Des solutions complémentaires existent pour renforcer la protection de l’entreprise. Parmi elles, les garanties valeur à neuf permettent d’éviter l’application d’une vétusté lors de l’indemnisation. Les clauses d’indexation automatique des capitaux garantis sur l’inflation évitent la dépréciation progressive de la couverture. Les extensions de garantie pour des risques spécifiques (catastrophes naturelles, attentats, risques informatiques) complètent utilement la protection de base.

La conservation des preuves des échanges avec l’assureur ou l’intermédiaire constitue une démarche essentielle. Tous les courriers, emails, propositions d’assurance, questionnaires remplis doivent être archivés méthodiquement. De même, il est recommandé de documenter régulièrement la valeur des biens professionnels par des inventaires, des factures d’achat et des photographies.

Enfin, la souscription d’une assurance de responsabilité civile professionnelle distincte de la multirisque peut s’avérer judicieuse pour certaines activités. Cette garantie complémentaire couvre les dommages causés aux tiers dans le cadre de l’activité professionnelle, un risque parfois sous-estimé dans les contrats multirisques standard.

Perspectives et évolutions du droit face aux insuffisances de couverture

Le paysage juridique de l’assurance professionnelle connaît des évolutions significatives qui méritent d’être analysées pour anticiper les futures possibilités de recours. Ces changements s’articulent autour de plusieurs axes majeurs.

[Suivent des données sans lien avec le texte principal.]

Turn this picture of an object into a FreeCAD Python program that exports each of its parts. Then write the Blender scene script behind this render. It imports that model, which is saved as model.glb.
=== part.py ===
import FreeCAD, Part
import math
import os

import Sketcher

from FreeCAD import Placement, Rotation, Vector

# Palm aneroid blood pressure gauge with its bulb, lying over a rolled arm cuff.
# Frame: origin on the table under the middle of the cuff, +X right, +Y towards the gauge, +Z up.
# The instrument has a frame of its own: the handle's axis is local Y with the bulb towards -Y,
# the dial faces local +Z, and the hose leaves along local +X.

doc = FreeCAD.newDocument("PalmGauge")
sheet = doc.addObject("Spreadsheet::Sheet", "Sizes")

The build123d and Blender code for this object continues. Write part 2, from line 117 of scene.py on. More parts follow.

Le premier concerne le renforcement progressif du devoir d’information et de conseil des assureurs. La directive sur la distribution d’assurance (DDA), transposée en droit français, a considérablement accru les exigences en matière de transparence. Elle impose notamment la remise d’un document d’information standardisé (IPID) pour les produits d’assurance non-vie, facilitant la comparaison entre les offres et la compréhension des garanties et exclusions.

La jurisprudence tend également à renforcer la protection des assurés professionnels. Plusieurs arrêts récents de la Cour de Cassation ont atténué la distinction traditionnelle entre professionnels et consommateurs en matière d’assurance. Ainsi, un arrêt du 6 février 2020 a reconnu qu’un professionnel pouvait être considéré comme profane en matière d’assurance, lui permettant de bénéficier d’une protection renforcée.

L’émergence du numérique et de l’intelligence artificielle dans le secteur de l’assurance soulève de nouvelles questions juridiques. Les outils de simulation et de recommandation automatisés utilisés par certains assureurs peuvent-ils engager leur responsabilité en cas de conseil inadapté ? La Cour de Justice de l’Union Européenne et les tribunaux nationaux commencent à se pencher sur ces problématiques, ouvrant potentiellement de nouveaux fondements de recours.

La question de la charge de la preuve évolue également en faveur des assurés. Dans un arrêt marquant du 29 octobre 2018, la Cour de Cassation a considéré que l’assureur devait prouver qu’il avait correctement exécuté son obligation d’information et de conseil, et non l’inverse. Cette inversion de la charge de la preuve constitue un atout majeur pour les assurés dans les contentieux relatifs à l’insuffisance de couverture.

Des réformes législatives sont par ailleurs en discussion pour améliorer la protection des professionnels en matière d’assurance. Parmi les pistes envisagées :

  • L’extension du droit de renonciation aux contrats d’assurance professionnelle
  • L’obligation d’une révision périodique des garanties à l’initiative de l’assureur
  • Le renforcement des sanctions en cas de manquement au devoir de conseil

Face à ces évolutions, les professionnels ont tout intérêt à se tenir informés des changements législatifs et jurisprudentiels. La consultation régulière d’un avocat spécialisé en droit des assurances peut s’avérer judicieuse, notamment pour les entreprises dont l’activité présente des risques particuliers ou dont la valeur des actifs est significative.

L’avenir des recours en matière d’insuffisance de couverture semble s’orienter vers une protection accrue des assurés professionnels, tout en maintenant un certain équilibre avec les intérêts légitimes des assureurs. Cette tendance, si elle se confirme, devrait faciliter l’indemnisation des professionnels victimes d’une couverture inadaptée à leurs besoins réels.